Tucked in for treatment
The 450 trucks a day bringing in the city’s waste discharge their loads underground. Recyclables are sorted, with 75% of the materials and 15% of the bulky items sent to specialised reprocessing industries. Residual waste is sent downstairs where two incineration kilns each process 30.5 tonnes of waste per hour.
Isséane states that one tonne of domestic waste treated at the plant will yield 3.3 tonnes of steam for use in the heating system and for electricity production. It will also create 20kg of scrap metals for recycling, 20kg of bottom ash, 17kg of fly ash and 10.5kg of solid residual waste recovered from the filter system. The bottom ash is transported by inland waterway for further treatment so it can be used to replace
primary construction materials, while the fly ash is sent for disposal.
About two-thirds of the facility is dedicated to advanced emissions controls. An electrostatic precipitator recovers more than 99% of the particles contained in the combustion gases.
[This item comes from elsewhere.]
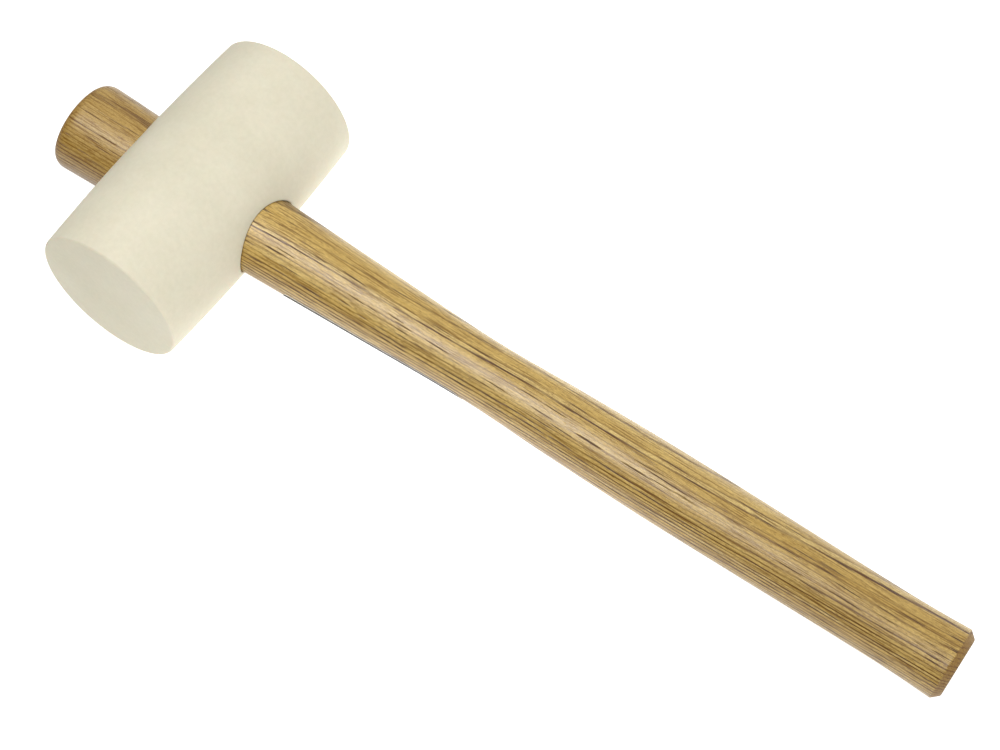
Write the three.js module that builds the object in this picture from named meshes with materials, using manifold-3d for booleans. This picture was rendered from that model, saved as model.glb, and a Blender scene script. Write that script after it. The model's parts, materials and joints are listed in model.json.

Flue gases are mixed with bicarbonate and activated carbon before passing through a filter, to absorb the pollutants, and going for treatment within a catalyser. The only emission, Isséane claims, is invisible water vapour.
Nimbyism has not been an issue, according to Isséane spokeswoman Alison Jones. “There is a nimby factor in France, as in the UK. But, for this particular project, the replacement of an old plant – designed in the early 1960s with high stack and white plume – by a state-of-the-art
energy-from-waste facility with a well integrated and discrete architecture, and a reduced nominal capacity, has worked in favour of this project,” she says.
She adds: “The project received the blessing of the environmental minister, Mme Voynet, who was, at that time, from the green party. In addition, SYCTOM had a positive public consultation programme involving the local inhabitants – they set up local residents’ panel very early in the process.”
The residents’ panel will function throughout the facility’s lifetime, ensuring that any adverse effects of the plant’s operation can be brought to immediate attention. The idea of waste being processed and converted into energy so discreetly in the heart of the city producing it is clearly an attractive one. According to our guide, Barthélémey Fourment, the only other facility comparable at the moment is in Monaco.
TIRU, through its subsidiary Cyclerval, does have a presence in the UK, where it operates EfW and integrated waste management facilities. Jones says she is unaware of anyone contemplating a plant in the UK.
“In this country, EfW facilities tend to be sited on industrial or waste management areas anyway, so addressing visual impact is less of a concern,” she says.
But she does believe the Isséane approach of integrating high recycling with state-of-the-art incineration and combined heat and power provision might be ideal for the UK.
She says: “With traditional fossil fuel supplies dwindling, the UK urgently needs a long-term, secure and sustainable energy source. Nuclear is highly controversial and alternative wind and wave technologies are still in their infancy – so what can be done now? Part of the answer must lie in adapting the modern and proven heating technology that Europe has in abundance and combine it with a sustainable use of residual waste.”